Records to use:

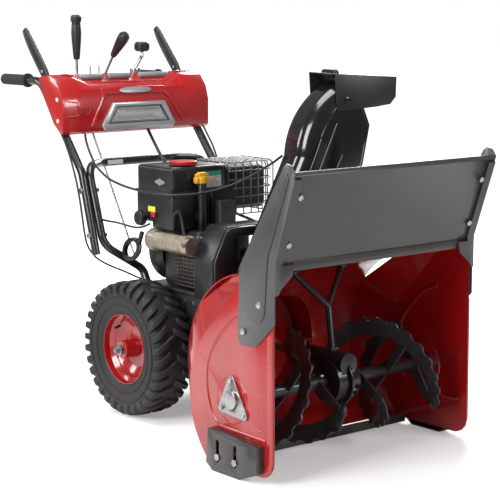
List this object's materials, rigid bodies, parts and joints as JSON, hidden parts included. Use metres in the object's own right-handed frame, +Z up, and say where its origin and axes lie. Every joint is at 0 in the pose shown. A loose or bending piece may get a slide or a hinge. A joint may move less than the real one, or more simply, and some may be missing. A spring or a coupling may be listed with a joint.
{
  "type": "snow blower",
  "caption": "Two-stage walk-behind snow blower with auger intake, turning discharge chute, engine, drive wheels, handlebars and control panel.",
  "frame": {"origin": "on the ground, at the centre of the bounding box's bottom", "axes": "+Z up, the auger mouth faces -Y, the operator stands at +Y, and the operator's left is +X"},
  "size_m": [0.7664, 1.548, 1.183],
  "materials": {
    "red_paint": "gloss enamel",
    "black_paint": "satin enamel",
    "grey_paint": "satin enamel",
    "steel": "zinc plated",
    "cast_metal": "as cast",
    "cast_iron": "painted black",
    "black_plastic": "fine texture",
    "gloss_plastic": "gloss",
    "red_plastic": "satin",
    "yellow_plastic": "satin",
    "tyre": "new rubber",
    "rubber": "matt",
    "silver_plastic": "metallised",
    "lens": "clear, ribbed"
  },
  "bodies": {
    "machine": {"housing_wrap": "red_paint", "housing_sides": "red_paint", "impeller_drum": "red_paint", "scraper_bar": "black_paint", "skid_shoes": "black_paint", "auger_bearings": "steel", "auger_gearbox": "cast_iron", "gearbox_strap": "black_paint", "extension_sides": "grey_paint", "extension_panel": "grey_paint", "bolts": "steel", "chute_drive_box": "black_plastic", "frame_box": "black_paint", "drive_belts": "rubber", "belt_cover": "black_plastic", "engine_crankcase": "cast_metal", "recoil_housing": "black_plastic", "carburettor_box": "black_plastic", "fuel_tank_and_cover": "black_plastic", "oil_filler_tube": "black_plastic", "electric_starter": "cast_metal", "muffler": "steel", "muffler_guard": "black_paint", "lower_handle": "black_paint", "upper_handles": "black_paint", "handle_grips": "rubber", "control_panel": "red_paint", "console_deck": "silver_plastic", "headlight_bezel": "silver_plastic", "headlight_lens": "lens", "deflector_cable": "rubber", "control_cables": "rubber"},
    "auger_set": {"auger_shaft_and_worm_wheel": "steel", "auger_ribbon_left": "black_paint", "auger_ribbon_right": "black_paint"},
    "impeller_set": {"impeller_shaft_and_pulley": "steel", "impeller": "red_paint"},
    "crankshaft": {"crankshaft_and_flywheel": "steel"},
    "drive_disc": {"drive_disc_and_pulley": "cast_metal"},
    "hex_shaft": {"friction_shaft": "steel"},
    "friction_wheel": {"friction_wheel": "rubber"},
    "drive_wheels": {"axle_and_final_gear": "steel", "tyres": "tyre", "wheel_rims": "red_paint"},
    "idler_arm": {"belt_idler": "steel"},
    "chute_set": {"chute": "gloss_plastic", "chute_ring_gear": "black_plastic"},
    "deflector": {"deflector": "gloss_plastic"},
    "chute_crank": {"chute_crank": "black_plastic"},
    "crank_knob": {"crank_knob": "gloss_plastic"},
    "speed_lever": {"speed_lever": "black_plastic"},
    "deflector_lever": {"deflector_lever": "black_plastic"},
    "shift_rod": {"shift_rod": "steel"},
    "clutch_paddle_left": {"clutch_paddle_left": "black_plastic"},
    "clutch_paddle_right": {"clutch_paddle_right": "black_plastic"},
    "fuel_cap": {"fuel_cap": "red_plastic"},
    "oil_dipstick": {"oil_dipstick": "yellow_plastic"},
    "choke_knob": {"choke_knob": "black_plastic"},
    "stop_key": {"stop_key": "red_plastic"},
    "recoil_handle": {"recoil_handle": "black_plastic"}
  },
  "joints": [
    {"name": "impeller_spin", "type": "hinge", "parent": "machine", "child": "impeller_set", "pos_m": [0, -0.53, 0.25], "axis": [0, 1, 0], "continuous": true},
    {"name": "auger_spin", "type": "hinge", "parent": "machine", "child": "auger_set", "pos_m": [0, -0.53, 0.2], "axis": [1, 0, 0], "continuous": true},
    {"name": "crank_spin", "type": "hinge", "parent": "machine", "child": "crankshaft", "pos_m": [0, -0.53, 0.478], "axis": [0, 1, 0], "continuous": true},
    {"name": "drive_disc_spin", "type": "hinge", "parent": "machine", "child": "drive_disc", "pos_m": [0, -0.53, 0.26], "axis": [0, 1, 0], "continuous": true},
    {"name": "wheel_spin", "type": "hinge", "parent": "machine", "child": "drive_wheels", "pos_m": [0, 0.153, 0.202], "axis": [1, 0, 0], "continuous": true},
    {"name": "hex_shaft_spin", "type": "hinge", "parent": "machine", "child": "hex_shaft", "pos_m": [0, 0.07, 0.26], "axis": [1, 0, 0], "continuous": true},
    {"name": "friction_wheel_shift", "type": "slide", "parent": "hex_shaft", "child": "friction_wheel", "axis": [1, 0, 0], "range_m": [-0.026, 0.06]},
    {"name": "idler_swing", "type": "hinge", "parent": "machine", "child": "idler_arm", "pos_m": [-0.072, -0.126, 0.33], "axis": [0, 1, 0], "range_deg": [0, 6]},
    {"name": "chute_turn", "type": "hinge", "parent": "machine", "child": "chute_set", "pos_m": [0, -0.248, 0.46], "axis": [0, 0, 1], "range_deg": [-173, 17], "deforming": ["deflector_cable"]},
    {"name": "deflector_tilt", "type": "hinge", "parent": "chute_set", "child": "deflector", "pos_m": [0.20052, -0.29062, 0.945], "axis": [-0.2079, -0.9781, 0], "range_deg": [-50, 0]},
    {"name": "chute_crank_turn", "type": "hinge", "parent": "machine", "child": "chute_crank", "pos_m": [0.068, 0.504, 1], "axis": [0, 0, 1], "range_deg": [-700, 70]},
    {"name": "crank_knob_spin", "type": "hinge", "parent": "chute_crank", "child": "crank_knob", "pos_m": [0.096, 0.504, 1.066], "axis": [0, 0, 1], "continuous": true},
    {"name": "speed_lever_swing", "type": "hinge", "parent": "machine", "child": "speed_lever", "pos_m": [-0.15, 0.504, 0.968], "axis": [1, 0, 0], "range_deg": [-11, 20]},
    {"name": "deflector_lever_swing", "type": "hinge", "parent": "machine", "child": "deflector_lever", "pos_m": [-0.047, 0.504, 0.968], "axis": [1, 0, 0], "range_deg": [-14, 0]},
    {"name": "shift_rod_slide", "type": "slide", "parent": "machine", "child": "shift_rod", "axis": [0, 0.5117, 0.8592], "range_m": [-0.007, 0.012]},
    {"name": "clutch_paddle_left_press", "type": "hinge", "parent": "machine", "child": "clutch_paddle_left", "pos_m": [0.25, 0.516, 0.987], "axis": [1, 0, 0], "range_deg": [-30, 0], "stiffness_Nm_per_rad": 1.5, "springref_deg": 8.59},
    {"name": "clutch_paddle_right_press", "type": "hinge", "parent": "machine", "child": "clutch_paddle_right", "pos_m": [-0.25, 0.516, 0.987], "axis": [1, 0, 0], "range_deg": [-30, 0], "stiffness_Nm_per_rad": 1.5, "springref_deg": 8.59},
    {"name": "fuel_cap_turn", "type": "hinge", "parent": "machine", "child": "fuel_cap", "pos_m": [-0.062, 0.076, 0.747], "axis": [0, 0, 1], "range_deg": [0, 90]},
    {"name": "dipstick_lift", "type": "slide", "parent": "machine", "child": "oil_dipstick", "axis": [0, 0, 1], "range_m": [0, 0.15]},
    {"name": "choke_turn", "type": "hinge", "parent": "machine", "child": "choke_knob", "pos_m": [-0.14, 0.162, 0.588], "axis": [1, 0, 0], "range_deg": [-90, 0]},
    {"name": "stop_key_pull", "type": "slide", "parent": "machine", "child": "stop_key", "axis": [-1, 0, 0], "range_m": [0, 0.02]},
    {"name": "recoil_pull", "type": "slide", "parent": "machine", "child": "recoil_handle", "axis": [-0.8, 0, 0.6], "range_m": [0, 0.025], "stiffness_N_per_m": 60, "springref_m": -0.08}
  ],
  "couplings": [
    {"joint": "auger_spin", "follows": "impeller_spin", "ratio": 0.1},
    {"joint": "crank_spin", "follows": "impeller_spin", "ratio": 2.642},
    {"joint": "drive_disc_spin", "follows": "impeller_spin", "ratio": 1.226},
    {"joint": "hex_shaft_spin", "follows": "wheel_spin", "ratio": -3.7143},
    {"joint": "chute_crank_turn", "follows": "chute_turn", "ratio": 4},
    {"joint": "deflector_lever_swing", "follows": "deflector_tilt", "ratio": 0.28},
    {"joint": "friction_wheel_shift", "follows": "speed_lever_swing", "m_per_rad": 0.13},
    {"joint": "shift_rod_slide", "follows": "speed_lever_swing", "m_per_rad": 0.03},
    {"joint": "idler_swing", "follows": "clutch_paddle_right_press", "ratio": -0.2}
  ]
}
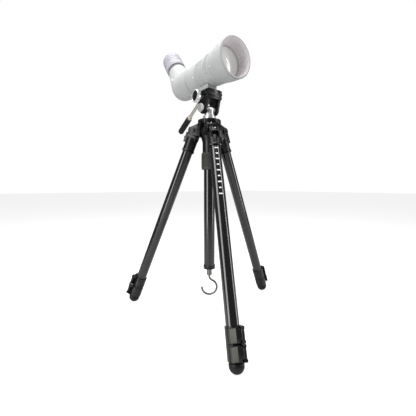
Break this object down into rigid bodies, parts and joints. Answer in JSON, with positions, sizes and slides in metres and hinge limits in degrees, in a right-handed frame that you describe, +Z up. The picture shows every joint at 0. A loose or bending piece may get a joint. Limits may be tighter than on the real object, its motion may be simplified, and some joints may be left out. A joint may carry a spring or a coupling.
{
  "type": "spotting scope on tripod",
  "caption": "Angled spotting scope with a flared objective bell on a two-way pan head and a folding aluminium tripod with flip-lever leg locks and a lifting centre column.",
  "frame": {"origin": "centre of the object's footprint on the floor", "axes": "+Z up, the scope looks along -Y, +X to the scope's left"},
  "size_m": [0.4085, 0.4497, 0.7384],
  "materials": {
    "cast_black": "black enamel on die-cast alloy",
    "tube_black": "gloss black anodised aluminium tube",
    "plastic_black": "fine-grained moulded nylon",
    "knob_black": "moulded nylon with a bright metal rim",
    "rubber_grey": "ribbed grey rubber",
    "rubber_black": "moulded rubber",
    "steel_bright": "bright turned steel",
    "cast_bright": "satin die-cast alloy",
    "scope_shell": "pale grey rubber armour",
    "scope_rubber": "pale grey ribbed rubber",
    "inner_black": "matt anti-reflection paint",
    "optical_glass": "coated optical glass"
  },
  "bodies": {
    "stand": {"hub": "cast_black", "pivot_bolts": "steel_bright"},
    "hub_knob": {"hub_knob": "plastic_black"},
    "column": {"column": "tube_black", "column_end_cap": "plastic_black", "pan_base": "cast_bright"},
    "collar": {"column_collar": "rubber_grey"},
    "hook": {"load_hook": "steel_bright"},
    "leg_1": {"leg_top_1": "cast_black", "upper_tube_1": "tube_black", "upper_collar_1": "plastic_black"},
    "tab_1": {"angle_tab_1": "plastic_black"},
    "upper_lever_1": {"upper_lever_1": "plastic_black"},
    "middle_1": {"middle_tube_1": "tube_black", "lower_collar_1": "plastic_black"},
    "lower_lever_1": {"lower_lever_1": "plastic_black"},
    "lower_1": {"lower_tube_1": "tube_black", "foot_1": "rubber_black"},
    "leg_2": {"leg_top_2": "cast_black", "upper_tube_2": "tube_black", "upper_collar_2": "plastic_black"},
    "tab_2": {"angle_tab_2": "plastic_black"},
    "upper_lever_2": {"upper_lever_2": "plastic_black"},
    "middle_2": {"middle_tube_2": "tube_black", "lower_collar_2": "plastic_black"},
    "lower_lever_2": {"lower_lever_2": "plastic_black"},
    "lower_2": {"lower_tube_2": "tube_black", "foot_2": "rubber_black"},
    "leg_3": {"leg_top_3": "cast_black", "upper_tube_3": "tube_black", "upper_collar_3": "plastic_black"},
    "tab_3": {"angle_tab_3": "plastic_black"},
    "upper_lever_3": {"upper_lever_3": "plastic_black"},
    "middle_3": {"middle_tube_3": "tube_black", "lower_collar_3": "plastic_black"},
    "lower_lever_3": {"lower_lever_3": "plastic_black"},
    "lower_3": {"lower_tube_3": "tube_black", "foot_3": "rubber_black"},
    "pan": {"tilt_tee": "cast_bright"},
    "platform": {"tilt_platform": "cast_black", "tilt_bolt": "steel_bright"},
    "friction": {"friction_knob": "steel_bright"},
    "clamp": {"clamp_knob": "knob_black"},
    "handle": {"handle_rod": "steel_bright", "handle_grip": "rubber_black"},
    "scope": {"quick_plate": "cast_black", "scope_foot": "scope_shell", "scope_barrel": "scope_shell", "objective_bell": "scope_shell", "objective_cell": "inner_black", "objective_lenses": "optical_glass", "prism_housing": "scope_shell", "erecting_prism": "optical_glass", "eyepiece_barrel": "inner_black", "eyepiece_lenses": "optical_glass"},
    "screw": {"plate_screw": "steel_bright"},
    "focus": {"focus_ring": "scope_rubber"},
    "focus_cell": {"focus_cell": "inner_black"},
    "zoom": {"zoom_ring": "scope_rubber"},
    "cup": {"eyecup": "scope_rubber"}
  },
  "joints": [
    {"name": "hub_knob_turn", "type": "hinge", "parent": "stand", "child": "hub_knob", "pos_m": [-0.0453, 0.0105, 0.49105], "axis": [-0.9954, -0.0958, 0], "range_deg": [-180, 180]},
    {"name": "collar_twist", "type": "hinge", "parent": "stand", "child": "collar", "pos_m": [-0.0453, 0.0105, 0.40565], "axis": [0, 0, 1], "range_deg": [-60, 60]},
    {"name": "column_lift", "type": "slide", "parent": "stand", "child": "column", "axis": [0, 0, 1], "range_m": [0, 0.23]},
    {"name": "hook_swivel", "type": "hinge", "parent": "column", "child": "hook", "pos_m": [-0.0453, 0.0105, 0.1297], "axis": [0, 0, 1], "continuous": true},
    {"name": "leg_spread_1", "type": "hinge", "parent": "stand", "child": "leg_1", "pos_m": [-0.06131, -0.02463, 0.48105], "axis": [-0.91, 0.4147, 0], "range_deg": [-21, 38]},
    {"name": "tab_slide_1", "type": "slide", "parent": "leg_1", "child": "tab_1", "axis": [-0.16, -0.3512, -0.9225], "range_m": [0, 0.005]},
    {"name": "upper_lever_flip_1", "type": "hinge", "parent": "leg_1", "child": "upper_lever_1", "pos_m": [-0.12954, -0.20449, 0.07021], "axis": [0.16, 0.3512, 0.9225], "range_deg": [0, 150]},
    {"name": "upper_slide_1", "type": "slide", "parent": "leg_1", "child": "middle_1", "axis": [-0.16, -0.3512, -0.9225], "range_m": [0, 0.33]},
    {"name": "lower_lever_flip_1", "type": "hinge", "parent": "middle_1", "child": "lower_lever_1", "pos_m": [-0.1344, -0.21517, 0.04216], "axis": [0.16, 0.3512, 0.9225], "range_deg": [0, 150]},
    {"name": "lower_slide_1", "type": "slide", "parent": "middle_1", "child": "lower_1", "axis": [-0.16, -0.3512, -0.9225], "range_m": [0, 0.33]},
    {"name": "leg_spread_2", "type": "hinge", "parent": "stand", "child": "leg_2", "pos_m": [-0.00688, 0.0142, 0.48105], "axis": [0.0958, -0.9954, 0], "range_deg": [-21, 38]},
    {"name": "tab_slide_2", "type": "slide", "parent": "leg_2", "child": "tab_2", "axis": [0.3841, 0.037, -0.9225], "range_m": [0, 0.005]},
    {"name": "upper_lever_flip_2", "type": "hinge", "parent": "leg_2", "child": "upper_lever_2", "pos_m": [0.18301, 0.04504, 0.07021], "axis": [-0.3841, -0.037, 0.9225], "range_deg": [0, 150]},
    {"name": "upper_slide_2", "type": "slide", "parent": "leg_2", "child": "middle_2", "axis": [0.3841, 0.037, -0.9225], "range_m": [0, 0.33]},
    {"name": "lower_lever_flip_2", "type": "hinge", "parent": "middle_2", "child": "lower_lever_2", "pos_m": [0.19468, 0.04617, 0.04216], "axis": [-0.3841, -0.037, 0.9225], "range_deg": [0, 150]},
    {"name": "lower_slide_2", "type": "slide", "parent": "middle_2", "child": "lower_2", "axis": [0.3841, 0.037, -0.9225], "range_m": [0, 0.33]},
    {"name": "leg_spread_3", "type": "hinge", "parent": "stand", "child": "leg_3", "pos_m": [-0.06771, 0.04192, 0.48105], "axis": [0.8141, 0.5807, 0], "range_deg": [-21, 38]},
    {"name": "tab_slide_3", "type": "slide", "parent": "leg_3", "child": "tab_3", "axis": [-0.2241, 0.3142, -0.9225], "range_m": [0, 0.005]},
    {"name": "upper_lever_flip_3", "type": "hinge", "parent": "leg_3", "child": "upper_lever_3", "pos_m": [-0.18937, 0.19095, 0.07021], "axis": [0.2241, -0.3142, 0.9225], "range_deg": [0, 150]},
    {"name": "upper_slide_3", "type": "slide", "parent": "leg_3", "child": "middle_3", "axis": [-0.2241, 0.3142, -0.9225], "range_m": [0, 0.33]},
    {"name": "lower_lever_flip_3", "type": "hinge", "parent": "middle_3", "child": "lower_lever_3", "pos_m": [-0.19618, 0.2005, 0.04216], "axis": [0.2241, -0.3142, 0.9225], "range_deg": [0, 150]},
    {"name": "lower_slide_3", "type": "slide", "parent": "middle_3", "child": "lower_3", "axis": [-0.2241, 0.3142, -0.9225], "range_m": [0, 0.33]},
    {"name": "pan_turn", "type": "hinge", "parent": "column", "child": "pan", "pos_m": [-0.0453, 0.0105, 0.50565], "axis": [0, 0, 1], "continuous": true},
    {"name": "tilt", "type": "hinge", "parent": "pan", "child": "platform", "pos_m": [-0.0453, 0.0105, 0.53365], "axis": [1, 0, 0], "range_deg": [-20, 60]},
    {"name": "friction_turn", "type": "hinge", "parent": "platform", "child": "friction", "pos_m": [-0.0453, 0.0105, 0.53365], "axis": [1, 0, 0], "range_deg": [-180, 180]},
    {"name": "clamp_turn", "type": "hinge", "parent": "platform", "child": "clamp", "pos_m": [-0.0453, 0.0155, 0.56065], "axis": [1, 0, 0], "range_deg": [-180, 180]},
    {"name": "handle_twist", "type": "hinge", "parent": "platform", "child": "handle", "pos_m": [-0.0603, 0.0225, 0.55915], "axis": [0, 0.8526, -0.5225], "range_deg": [-180, 180]},
    {"name": "plate_slide", "type": "slide", "parent": "platform", "child": "scope", "axis": [0, 1, 0], "range_m": [-0.012, 0.012]},
    {"name": "screw_turn", "type": "hinge", "parent": "scope", "child": "screw", "pos_m": [-0.0453, 0.0105, 0.57765], "axis": [0, 0, 1], "range_deg": [-180, 180]},
    {"name": "focus_turn", "type": "hinge", "parent": "scope", "child": "focus", "pos_m": [-0.0453, 0.0105, 0.62265], "axis": [0, -1, 0], "range_deg": [-120, 120]},
    {"name": "focus_travel", "type": "slide", "parent": "scope", "child": "focus_cell", "axis": [0, -1, 0], "range_m": [-0.0085, 0.0085]},
    {"name": "zoom_turn", "type": "hinge", "parent": "scope", "child": "zoom", "pos_m": [-0.0453, 0.173, 0.68171], "axis": [0, 0.6018, 0.7986], "range_deg": [0, 110]},
    {"name": "eyecup_slide", "type": "slide", "parent": "scope", "child": "cup", "axis": [0, 0.6018, 0.7986], "range_m": [0, 0.009]}
  ],
  "couplings": [
    {"joint": "focus_travel", "follows": "focus_turn", "m_per_rad": 0.004}
  ]
}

Your objective: Scan the data above; copy every line where "origin" appears.

Answer:
List this object's materials, rigid bodies, parts and joints as JSON, hidden parts included. Use metres in the object's own right-handed frame, +Z up, and say where its origin and axes lie. Every joint is at 0 in the pose shown. A loose or bending piece may get a slide or a hinge. A joint may move less than the real one, or more simply, and some may be missing. A spring or a coupling may be listed with a joint.
  "frame": {"origin": "on the ground, at the centre of the bounding box's bottom", "axes": "+Z up, the auger mouth faces -Y, the operator stands at +Y, and the operator's left is +X"},
  "frame": {"origin": "centre of the object's footprint on the floor", "axes": "+Z up, the scope looks along -Y, +X to the scope's left"},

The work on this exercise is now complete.